### Exercise prompt
What follows are records. Restate all of them word for word.

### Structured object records
==========

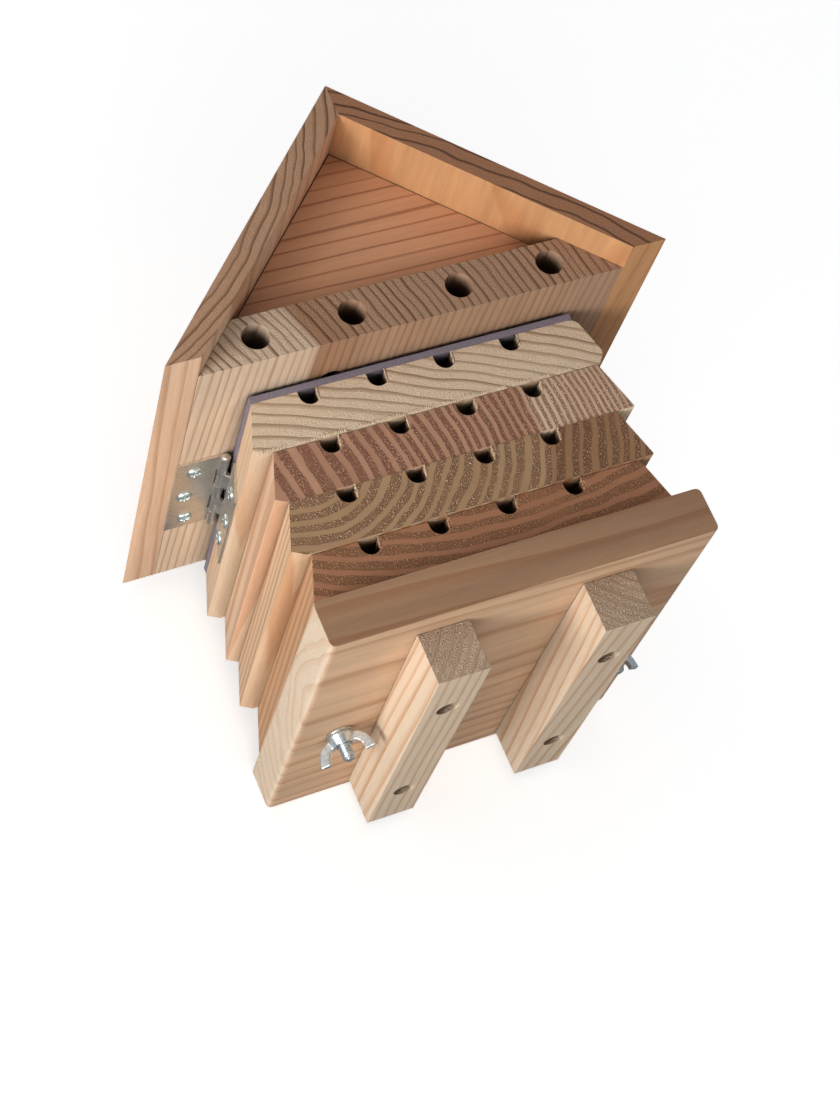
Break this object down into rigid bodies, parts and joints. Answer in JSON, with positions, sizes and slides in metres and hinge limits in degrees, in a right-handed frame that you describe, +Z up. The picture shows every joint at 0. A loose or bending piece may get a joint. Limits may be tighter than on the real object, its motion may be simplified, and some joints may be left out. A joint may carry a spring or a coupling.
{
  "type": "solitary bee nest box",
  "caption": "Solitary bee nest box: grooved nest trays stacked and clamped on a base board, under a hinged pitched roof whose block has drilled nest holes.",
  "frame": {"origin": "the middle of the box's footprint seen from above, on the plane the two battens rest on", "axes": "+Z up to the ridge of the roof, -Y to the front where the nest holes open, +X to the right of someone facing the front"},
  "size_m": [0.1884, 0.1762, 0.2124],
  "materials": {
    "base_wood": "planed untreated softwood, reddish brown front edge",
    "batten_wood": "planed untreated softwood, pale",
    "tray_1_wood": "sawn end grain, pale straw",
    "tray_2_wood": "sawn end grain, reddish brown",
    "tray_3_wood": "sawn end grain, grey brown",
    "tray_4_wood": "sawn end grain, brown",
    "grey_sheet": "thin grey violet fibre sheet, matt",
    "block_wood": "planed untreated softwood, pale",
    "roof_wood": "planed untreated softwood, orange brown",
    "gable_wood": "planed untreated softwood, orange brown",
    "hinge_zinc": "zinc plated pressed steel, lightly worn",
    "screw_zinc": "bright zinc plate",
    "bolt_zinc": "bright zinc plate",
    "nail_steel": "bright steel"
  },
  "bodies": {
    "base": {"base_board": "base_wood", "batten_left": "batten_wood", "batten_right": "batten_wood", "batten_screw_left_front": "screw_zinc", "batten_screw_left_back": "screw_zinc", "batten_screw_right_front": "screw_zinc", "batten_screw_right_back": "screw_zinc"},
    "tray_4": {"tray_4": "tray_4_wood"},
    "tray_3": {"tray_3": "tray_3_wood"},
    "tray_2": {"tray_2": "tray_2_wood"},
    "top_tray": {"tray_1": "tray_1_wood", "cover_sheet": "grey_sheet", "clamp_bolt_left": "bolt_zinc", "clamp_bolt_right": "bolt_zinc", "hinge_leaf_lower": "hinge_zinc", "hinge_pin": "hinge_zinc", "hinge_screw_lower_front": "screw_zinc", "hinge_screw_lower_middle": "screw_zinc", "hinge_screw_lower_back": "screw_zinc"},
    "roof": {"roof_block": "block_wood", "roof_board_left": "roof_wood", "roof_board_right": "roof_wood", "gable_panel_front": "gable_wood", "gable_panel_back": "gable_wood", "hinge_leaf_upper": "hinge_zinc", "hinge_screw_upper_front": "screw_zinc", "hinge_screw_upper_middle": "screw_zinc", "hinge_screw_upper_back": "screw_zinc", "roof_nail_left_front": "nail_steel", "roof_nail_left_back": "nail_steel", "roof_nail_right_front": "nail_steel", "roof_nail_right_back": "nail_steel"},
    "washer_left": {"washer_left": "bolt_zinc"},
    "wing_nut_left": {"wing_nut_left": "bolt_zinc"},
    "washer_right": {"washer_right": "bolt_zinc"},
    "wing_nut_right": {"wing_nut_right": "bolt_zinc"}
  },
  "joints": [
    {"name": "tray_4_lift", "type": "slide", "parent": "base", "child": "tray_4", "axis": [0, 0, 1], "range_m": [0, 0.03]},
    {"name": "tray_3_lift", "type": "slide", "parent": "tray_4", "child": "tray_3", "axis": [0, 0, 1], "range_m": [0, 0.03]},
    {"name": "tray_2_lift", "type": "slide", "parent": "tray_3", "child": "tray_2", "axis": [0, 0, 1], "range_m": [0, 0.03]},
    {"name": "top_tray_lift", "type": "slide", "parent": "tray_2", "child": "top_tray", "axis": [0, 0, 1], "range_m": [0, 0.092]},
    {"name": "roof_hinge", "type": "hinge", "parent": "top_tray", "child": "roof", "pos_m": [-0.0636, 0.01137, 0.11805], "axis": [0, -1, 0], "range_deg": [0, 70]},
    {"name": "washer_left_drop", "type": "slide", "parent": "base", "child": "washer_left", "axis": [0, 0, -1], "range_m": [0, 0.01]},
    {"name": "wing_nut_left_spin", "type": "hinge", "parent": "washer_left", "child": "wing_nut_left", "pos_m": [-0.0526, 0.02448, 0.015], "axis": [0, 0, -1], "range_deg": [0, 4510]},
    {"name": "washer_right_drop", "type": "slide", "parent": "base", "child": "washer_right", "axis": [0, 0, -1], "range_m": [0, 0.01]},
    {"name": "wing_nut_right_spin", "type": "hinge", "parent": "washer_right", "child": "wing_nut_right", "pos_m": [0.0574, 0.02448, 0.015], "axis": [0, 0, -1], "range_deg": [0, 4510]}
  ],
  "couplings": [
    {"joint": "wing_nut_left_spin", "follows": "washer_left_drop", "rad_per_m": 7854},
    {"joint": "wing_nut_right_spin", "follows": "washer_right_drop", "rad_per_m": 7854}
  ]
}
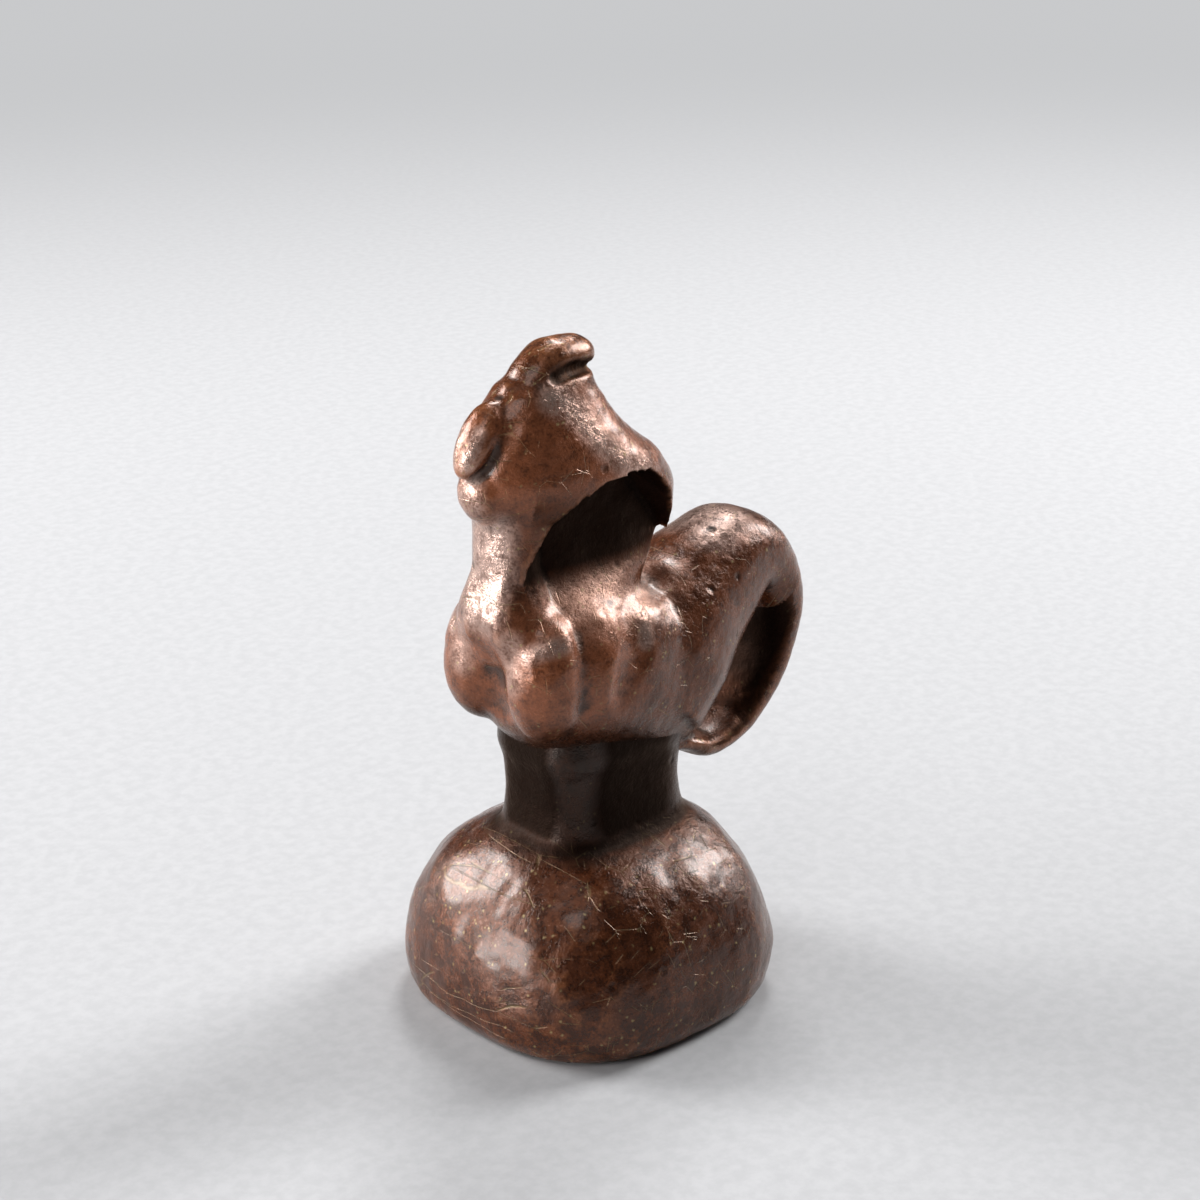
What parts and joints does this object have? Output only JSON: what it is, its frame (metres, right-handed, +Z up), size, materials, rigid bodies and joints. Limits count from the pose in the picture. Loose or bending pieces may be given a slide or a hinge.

==========

### Task solution
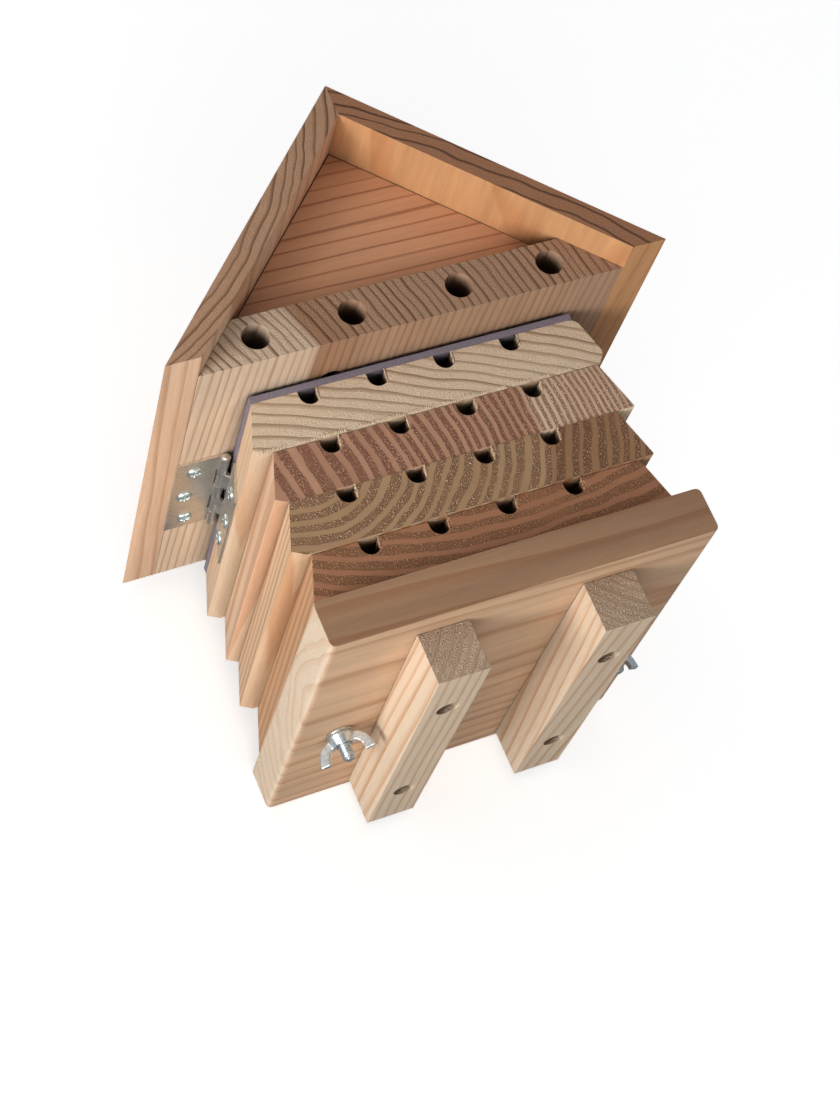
Break this object down into rigid bodies, parts and joints. Answer in JSON, with positions, sizes and slides in metres and hinge limits in degrees, in a right-handed frame that you describe, +Z up. The picture shows every joint at 0. A loose or bending piece may get a joint. Limits may be tighter than on the real object, its motion may be simplified, and some joints may be left out. A joint may carry a spring or a coupling.
{
  "type": "solitary bee nest box",
  "caption": "Solitary bee nest box: grooved nest trays stacked and clamped on a base board, under a hinged pitched roof whose block has drilled nest holes.",
  "frame": {"origin": "the middle of the box's footprint seen from above, on the plane the two battens rest on", "axes": "+Z up to the ridge of the roof, -Y to the front where the nest holes open, +X to the right of someone facing the front"},
  "size_m": [0.1884, 0.1762, 0.2124],
  "materials": {
    "base_wood": "planed untreated softwood, reddish brown front edge",
    "batten_wood": "planed untreated softwood, pale",
    "tray_1_wood": "sawn end grain, pale straw",
    "tray_2_wood": "sawn end grain, reddish brown",
    "tray_3_wood": "sawn end grain, grey brown",
    "tray_4_wood": "sawn end grain, brown",
    "grey_sheet": "thin grey violet fibre sheet, matt",
    "block_wood": "planed untreated softwood, pale",
    "roof_wood": "planed untreated softwood, orange brown",
    "gable_wood": "planed untreated softwood, orange brown",
    "hinge_zinc": "zinc plated pressed steel, lightly worn",
    "screw_zinc": "bright zinc plate",
    "bolt_zinc": "bright zinc plate",
    "nail_steel": "bright steel"
  },
  "bodies": {
    "base": {"base_board": "base_wood", "batten_left": "batten_wood", "batten_right": "batten_wood", "batten_screw_left_front": "screw_zinc", "batten_screw_left_back": "screw_zinc", "batten_screw_right_front": "screw_zinc", "batten_screw_right_back": "screw_zinc"},
    "tray_4": {"tray_4": "tray_4_wood"},
    "tray_3": {"tray_3": "tray_3_wood"},
    "tray_2": {"tray_2": "tray_2_wood"},
    "top_tray": {"tray_1": "tray_1_wood", "cover_sheet": "grey_sheet", "clamp_bolt_left": "bolt_zinc", "clamp_bolt_right": "bolt_zinc", "hinge_leaf_lower": "hinge_zinc", "hinge_pin": "hinge_zinc", "hinge_screw_lower_front": "screw_zinc", "hinge_screw_lower_middle": "screw_zinc", "hinge_screw_lower_back": "screw_zinc"},
    "roof": {"roof_block": "block_wood", "roof_board_left": "roof_wood", "roof_board_right": "roof_wood", "gable_panel_front": "gable_wood", "gable_panel_back": "gable_wood", "hinge_leaf_upper": "hinge_zinc", "hinge_screw_upper_front": "screw_zinc", "hinge_screw_upper_middle": "screw_zinc", "hinge_screw_upper_back": "screw_zinc", "roof_nail_left_front": "nail_steel", "roof_nail_left_back": "nail_steel", "roof_nail_right_front": "nail_steel", "roof_nail_right_back": "nail_steel"},
    "washer_left": {"washer_left": "bolt_zinc"},
    "wing_nut_left": {"wing_nut_left": "bolt_zinc"},
    "washer_right": {"washer_right": "bolt_zinc"},
    "wing_nut_right": {"wing_nut_right": "bolt_zinc"}
  },
  "joints": [
    {"name": "tray_4_lift", "type": "slide", "parent": "base", "child": "tray_4", "axis": [0, 0, 1], "range_m": [0, 0.03]},
    {"name": "tray_3_lift", "type": "slide", "parent": "tray_4", "child": "tray_3", "axis": [0, 0, 1], "range_m": [0, 0.03]},
    {"name": "tray_2_lift", "type": "slide", "parent": "tray_3", "child": "tray_2", "axis": [0, 0, 1], "range_m": [0, 0.03]},
    {"name": "top_tray_lift", "type": "slide", "parent": "tray_2", "child": "top_tray", "axis": [0, 0, 1], "range_m": [0, 0.092]},
    {"name": "roof_hinge", "type": "hinge", "parent": "top_tray", "child": "roof", "pos_m": [-0.0636, 0.01137, 0.11805], "axis": [0, -1, 0], "range_deg": [0, 70]},
    {"name": "washer_left_drop", "type": "slide", "parent": "base", "child": "washer_left", "axis": [0, 0, -1], "range_m": [0, 0.01]},
    {"name": "wing_nut_left_spin", "type": "hinge", "parent": "washer_left", "child": "wing_nut_left", "pos_m": [-0.0526, 0.02448, 0.015], "axis": [0, 0, -1], "range_deg": [0, 4510]},
    {"name": "washer_right_drop", "type": "slide", "parent": "base", "child": "washer_right", "axis": [0, 0, -1], "range_m": [0, 0.01]},
    {"name": "wing_nut_right_spin", "type": "hinge", "parent": "washer_right", "child": "wing_nut_right", "pos_m": [0.0574, 0.02448, 0.015], "axis": [0, 0, -1], "range_deg": [0, 4510]}
  ],
  "couplings": [
    {"joint": "wing_nut_left_spin", "follows": "washer_left_drop", "rad_per_m": 7854},
    {"joint": "wing_nut_right_spin", "follows": "washer_right_drop", "rad_per_m": 7854}
  ]
}
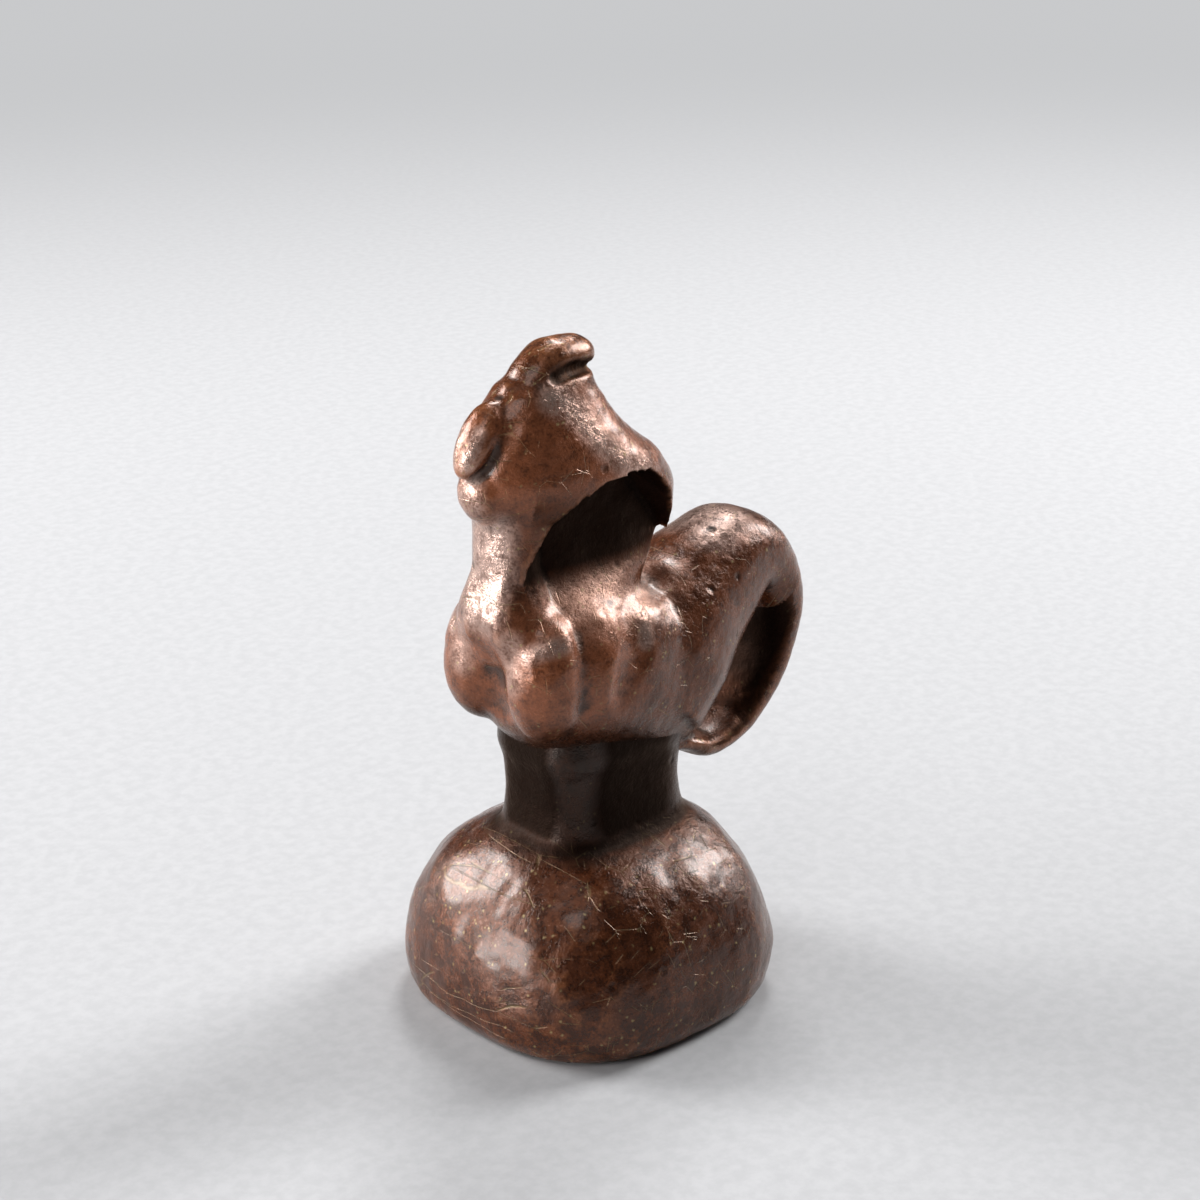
What parts and joints does this object have? Output only JSON: what it is, its frame (metres, right-handed, +Z up), size, materials, rigid bodies and joints. Limits count from the pose in the picture. Loose or bending pieces may be given a slide or a hinge.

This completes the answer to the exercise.